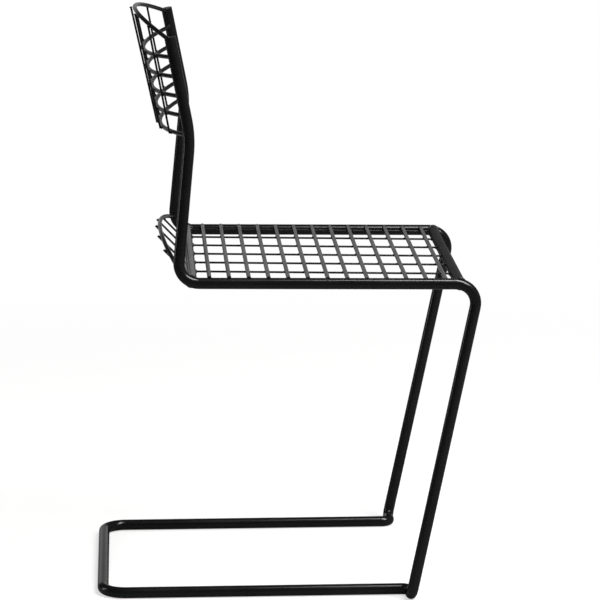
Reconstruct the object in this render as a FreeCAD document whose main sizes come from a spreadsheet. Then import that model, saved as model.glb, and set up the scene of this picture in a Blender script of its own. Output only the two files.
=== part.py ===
import FreeCAD, Part
import math
import os
import Sketcher

from FreeCAD import Placement, Rotation, Vector

# Cantilever chair of black painted steel.
# A round bar is bent into two mirrored sides, each an upright, a seat rail and a leg.
# A second bar, bent to a U, lies on the floor and joins the two legs.
# The seat and the back are welded meshes of cross rods and thinner wires.
# Frame: +X to the front, +Y to the sitter's left, +Z up.
# The origin lies on the floor in the middle of the overall width and depth.

# Driving sizes, in millimetres and degrees
SIZES = {
    # stock
    "bar_diameter": 16.0,
    "rod_diameter": 6.0,
    "wire_diameter": 3.0,
    "weld_gap": 0.05,
    # base, along the axis of its bar
    "base_width": 367.6,
    "base_depth": 439.6,
    "base_corner_radius": 33.0,
    "foot_width": 438.0,
    "foot_bend_radius": 12.0,
    "foot_stub": 2.0,
    # seat rails, along the axes of their bars and to the corners of their bends
    "seat_width": 427.0,
    "seat_depth": 424.8,
    "seat_setback": 108.9,
    "seat_rear_height": 464.1,
    "seat_front_height": 458.9,
    "seat_corner_radius": 27.8,
    # uprights
    "knee_height": 668.2,
    "knee_advance": 19.6,
    "knee_radius": 167.0,
    "top_height": 805.3,
    "top_setback": 7.2,
    "top_width": 364.6,
    # bars across the seat, by how far round the rail's bends they sit
    "front_crossbar_angle": 12.0,
    "rear_crossbar_angle": 21.4,
    # seat mesh, level with the axes of the two crossbars
    "seat_wire_lift": 0.3,
    "seat_wire_pitch": 68.3,
    "side_wire_gap": 1.0,
    "seat_rod_first": 45.0,
    "seat_rod_last": 47.4,
    "seat_rod_overlap": 4.0,
    # upturned lip behind the seat
    "lip_angle": 46.0,
    "lip_wire_drop": 5.1,
    "lip_reach": 59.5,
    "lip_bow": 36.0,
    "lip_wire_overhang": 1.0,
    # back mesh, measured down the uprights from their ends
    "top_rod_drop": 5.5,
    "top_rod_arch": 36.0,
    "back_rod_first": 28.3,
    "back_rod_pitch": 27.5,
    "back_bow_top": 42.6,
    "back_bow_bottom": 40.0,
    "back_wire_pitch": 64.0,
    "back_wire_tail": 1.5,
    "back_wire_head": 1.0,
}
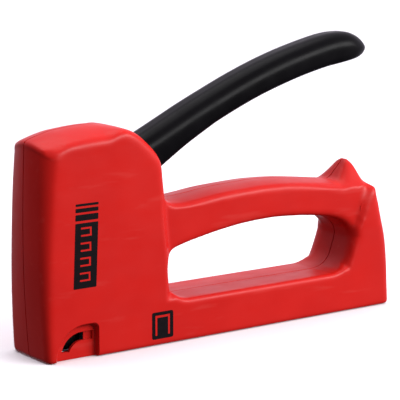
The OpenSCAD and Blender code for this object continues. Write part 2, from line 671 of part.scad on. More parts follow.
left_housing();
right_housing();
housing_screws();
nose_plate();
plunger_guide();
spring_cap();
main_spring();
rubber_bumper();
magazine_channel();
handle_pivot_pin();
pivot_washers();
handle_return_spring();
handle_grip();
lever_arm();
pawl_pin();
pawl_spring();
lift_pawl();
plunger();
driver_blade();
driver_rivets();
magazine_rail();
guide_rod();
rod_clip();
magazine_end_cap();
end_cap_pin();
magazine_detent();
pusher_spring();
staple_pusher();
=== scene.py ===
import json
import math

import bmesh
import bpy
import numpy as np
from mathutils import Matrix, Vector
from mathutils.kdtree import KDTree


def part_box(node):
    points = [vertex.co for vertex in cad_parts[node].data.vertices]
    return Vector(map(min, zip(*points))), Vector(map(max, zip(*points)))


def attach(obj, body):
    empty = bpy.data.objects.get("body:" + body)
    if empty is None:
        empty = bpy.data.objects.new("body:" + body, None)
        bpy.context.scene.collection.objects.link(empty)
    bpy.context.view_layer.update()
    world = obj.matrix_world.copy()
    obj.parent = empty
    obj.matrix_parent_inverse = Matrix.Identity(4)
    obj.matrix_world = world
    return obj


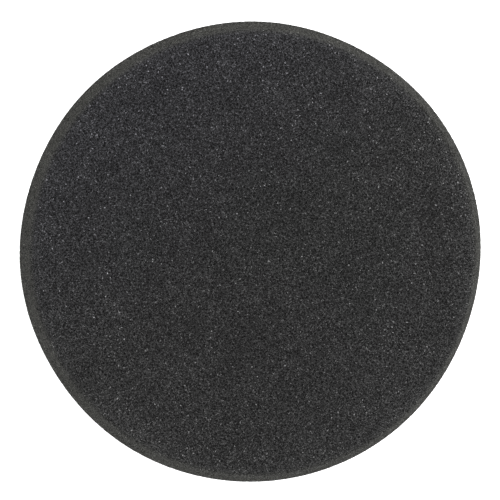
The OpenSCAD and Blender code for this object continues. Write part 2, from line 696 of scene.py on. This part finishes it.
# Floor, light and camera


def make_floor():
    low = cad_box[0].z
    corners = [(-1, -1), (1, -1), (1, 1), (-1, 1)]
    points = np.array([[FLOOR_HALF * x, FLOOR_HALF * y, low] for x, y in corners])
    floor = mesh_piece("floor", points, np.array([[0, 1, 2, 3]]))
    material, tree, shader = start_material("white_floor")
    set_inputs(tree, shader, FLOOR_LOOKS)
    floor.data.materials.append(material)


def soft_box(name, azimuth, elevation, distance, size, power):
    """A round soft light that faces the pad."""
    turn, rise = math.radians(azimuth), math.radians(elevation)
    level = math.cos(rise)
    place = distance * Vector((level * math.cos(turn), level * math.sin(turn), math.sin(rise)))
    light = bpy.data.lights.new(name, "AREA")
    light.shape = "DISK"
    light.size = size
    light.energy = power
    lamp = bpy.data.objects.new(name, light)
    bpy.context.scene.collection.objects.link(lamp)
    lamp.location = place
    lamp.rotation_mode = "QUATERNION"
    lamp.rotation_quaternion = (-place).to_track_quat("-Z", "Y")
    lamp.visible_camera = False


def make_light():
    world = bpy.data.worlds.new("studio")
    bpy.context.scene.world = world
    world.use_nodes = True
    set_inputs(world.node_tree, world.node_tree.nodes["Background"], WORLD_LOOKS)
    for box in SOFT_BOXES:
        soft_box(*box)
    bpy.context.scene.view_settings.view_transform = "Standard"


def make_camera():
    camera = bpy.data.cameras.new("camera")
    camera.sensor_width = SENSOR
    camera.lens = SENSOR * CAMERA_RANGE / FIELD
    holder = bpy.data.objects.new("camera", camera)
    bpy.context.scene.collection.objects.link(holder)
    lean = math.sin(CAMERA_TILT)
    back = Vector((lean * math.cos(CAMERA_SIDE), lean * math.sin(CAMERA_SIDE), math.cos(CAMERA_TILT)))
    right = Vector((0, 1, 0)).cross(back).normalized()
    turn = Matrix((right, back.cross(right), back)).transposed()
    holder.matrix_world = Matrix.Translation(CAMERA_AIM + CAMERA_RANGE * back) @ turn.to_4x4()
    bpy.context.scene.camera = holder


make_camera()
make_foam()
make_film()
make_cloth()
make_floor()
make_light()

bpy.context.view_layer.update()
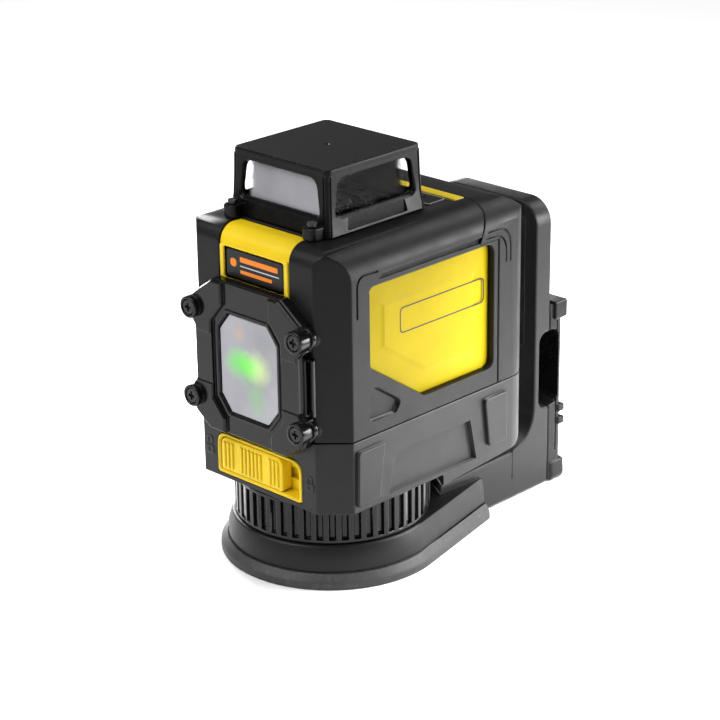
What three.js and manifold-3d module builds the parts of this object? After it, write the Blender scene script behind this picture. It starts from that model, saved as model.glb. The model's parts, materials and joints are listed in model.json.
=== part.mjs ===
// Rotating line laser level on a magnetic L-bracket, in millimetres, +Z up.
// The design frame has the swivel axis on Z and the ground at z = 0; the front window faces -Y.
// The exported group shifts it along Y, so that its origin is the middle of the footprint.
import * as THREE from "three";
import { mergeVertices } from "three/addons/utils/BufferGeometryUtils.js";
import Module from "manifold-3d";

const wasm = await Module();
wasm.setup();

// ---------------------------------------------------------------- driving dimensions

const gap = 0.3; // between pieces that touch
const body = {
  halfWidth: 40, front: -38, rear: 70, bottom: 33.2, belly: 28.5, bellyFront: 15, bellyRear: 32.6, top: 134,
  parting: 61.5, wall: 3.2, cornerX: 10, cornerY: 9.2, shoulder: 12, frontTop: 7, rearTop: 18, rearSide: 12,
  rearBottom: 12,
};
const ring = { radius: 37.5, bottom: 16.4, wall: 5.5, web: 3, ribs: 50, ribShare: 0.42, ribDepth: 1.7, lip: 1.3 };
const sole = { flange: 3, edge: 3, top: 6, floor: 2.3, taper: 12.5, end: 55.5, hole: 13 };
const base = { flare: 2.8, shoulderZ: 10, topFlare: 1.1, ringGap: 0.4, ringRoom: 4.5, bodyRoom: 6.8 };
const arm = { halfWidth: 26.5, top: 21, bottom: 0.8, bend: 15 };
const upright = { clear: 18, thickness: 9, top: 121, corner: 10 };
const wallBlock = { thickness: 9, top: 77, chamfer: 3.5, sideInset: 0.3, skin: 3 };
const slot = { bottom: 34, top: 66, inset: 3, corner: 4 };
const magnet = { radius: 4.5, proud: 2.6, sink: 1.8, x: 17, low: 24, high: 70.2 };
const bracketScrew = { head: 2.8, shank: 1.5, headHeight: 1.8, length: 14, x: 17, z: 12 };
const pivot = { insert: 6, flange: 9, flangeHeight: 1.6, thread: 3.2, post: 5, play: 0.15, screw: 2, head: 7 };
const hub = { radius: 14, floorTop: 22.2, top: 27, cavity: 8, flange: 2.3, stud: 3 };
const socket = { radius: 9, height: 5, bore: 3.3, boss: 12.5 };
const tray = { halfWidth: 22.3, bottom: 35.4, top: 51.7, corner: 5, depth: 6.4, rim: 1.3, slotHeight: 4.4 };
const thumb = { endPlay: 0.8, width: 32.6, travel: 8.2, ribs: 11, ribDepth: 0.9 };
const lock = { lift: 2, tongue: 10, ramp: 16, padRadius: 11, reach: -26, padTop: 40.6 };
const bezel = {
  halfWidth: 27.3, lugReach: 2, top: 114.5, bottom: 54.5, plate: 3.7, pad: 1.6, step: 0.6, channel: 12.5,
  flare: 19.5, slope: 2, midTop: 93, midBottom: 73,
};
const windowHole = { halfWidth: 15.2, bottom: 63.5, top: 102.5, cornerX: 5.2, cornerZ: 6.5, ledge: 2.2, glass: 1.5 };
const boss = { x: 27.5, low: 66.6, high: 101.6, radius: 4.3, front: -46 };
const screw = { head: 2.7, headHeight: 1.4, shank: 1.3, length: 11, cross: 0.55, crossLength: 3.4 };
const badge = { front: -19.4, rear: 46.8, top: 118, bottom: 69, waist: 88, point: 9, sunk: 2.2, plate: 2, lip: 1.6 };
const label = { halfWidth: 17.8, bottom: 111.6, rear: -27, sunk: 0.6, depth: 2.2 };
const trim = { halfWidth: 27, front: 39.8, rear: 44.8, depth: 1.4, proud: 0.2 };
const keypad = { halfWidth: 24, front: 28.6, rear: 39.2, depth: 1.1, proud: 0.1 };
const button = { halfX: 5, halfY: 3, x: 10, y: 33.9, proud: 0.9, lip: 1, lipTop: 4, foot: 5.2 };
const cage = {
  bottomHalf: 25.8, topHalf: 24.2, height: 25, cap: 2, corner: 3.2, wall: 2.8, floor: 1.8, floorHole: 14.5,
  sill: 7.2, head: 21, openBottom: 20, openTop: 18.4, openCorner: 2.6,
};
const lug = { x: 20.4, width: 6.2, front: -31, height: 4.6, screw: 1.9 };
const pane = { thickness: 1.5, halfWidth: 18.8, bottom: 4.5, top: 21.2 };
const gimbal = {
  z: 112, ringInner: 17.5, ringOuter: 21.5, height: 6, pin: 1.5, pinPlay: 0.35, outerPin: 28.2, frameHalfX: 31,
  frameHalfY: 26, frameHeight: 9, opening: 23.5, post: 3, postX: 26.5, postY: 21.5, bearing: 3.2, bearingWidth: 3,
};
const pendulum = {
  tube: 12.5, tubeTop: 121.5, stem: 9, weight: 13, weightTop: 64, foot: 46, footRadius: 8, footTop: 50,
  magnetRadius: 6, magnetLength: 3, magnetZ: 56,
};
const laser = { barrel: 9, barrelRise: 3, front: 83, tube: 8.6, tubeWall: 1.3, tubeLength: 11.5, cap: 9.2, capLength: 2.8 };
const frontLaser = { barrelEnd: -22, tubeLength: 7.4, capLength: 2.4 };
const damper = { clear: 7.6, thickness: 1.5, halfX: 12, top: 68 };
const board = { y: 37, thickness: 1.6, halfX: 31, top: 112 };
const battery = { halfX: 19.5, thickness: 20, rearRoom: 7.5, bottom: 40, top: 109, corner: 6 };
const door = { halfWidth: 21.7, bottom: 44, top: 95, sunk: 0.3, lipWidth: 2.3, lip: 2, plate: 3.2 };
const seam = { topFront: 45.2, topKnee: 131, low: 39.5, lowZ: 119.8, mid: 50 };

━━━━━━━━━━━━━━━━

• _OBJECTIVE_
Within the listing above, locate the line containing "pivot_washers();" and the line containing "# Floor, light and camera". Reproduce those two lines and all lines between them exactly, with nothing added.

• _RESULT OF THIS TASK_
pivot_washers();
handle_return_spring();
handle_grip();
lever_arm();
pawl_pin();
pawl_spring();
lift_pawl();
plunger();
driver_blade();
driver_rivets();
magazine_rail();
guide_rod();
rod_clip();
magazine_end_cap();
end_cap_pin();
magazine_detent();
pusher_spring();
staple_pusher();
=== scene.py ===
import json
import math

import bmesh
import bpy
import numpy as np
from mathutils import Matrix, Vector
from mathutils.kdtree import KDTree


def part_box(node):
    points = [vertex.co for vertex in cad_parts[node].data.vertices]
    return Vector(map(min, zip(*points))), Vector(map(max, zip(*points)))


def attach(obj, body):
    empty = bpy.data.objects.get("body:" + body)
    if empty is None:
        empty = bpy.data.objects.new("body:" + body, None)
        bpy.context.scene.collection.objects.link(empty)
    bpy.context.view_layer.update()
    world = obj.matrix_world.copy()
    obj.parent = empty
    obj.matrix_parent_inverse = Matrix.Identity(4)
    obj.matrix_world = world
    return obj


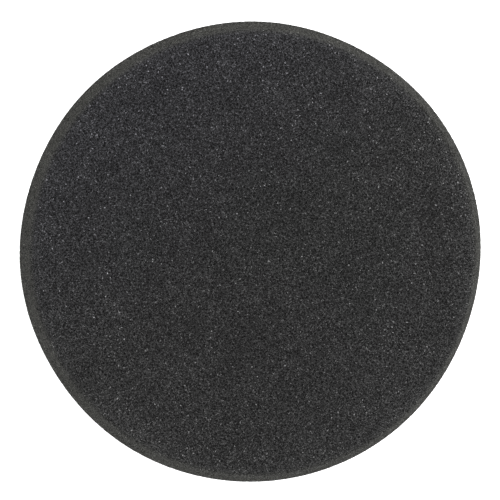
The OpenSCAD and Blender code for this object continues. Write part 2, from line 696 of scene.py on. This part finishes it.
# Floor, light and camera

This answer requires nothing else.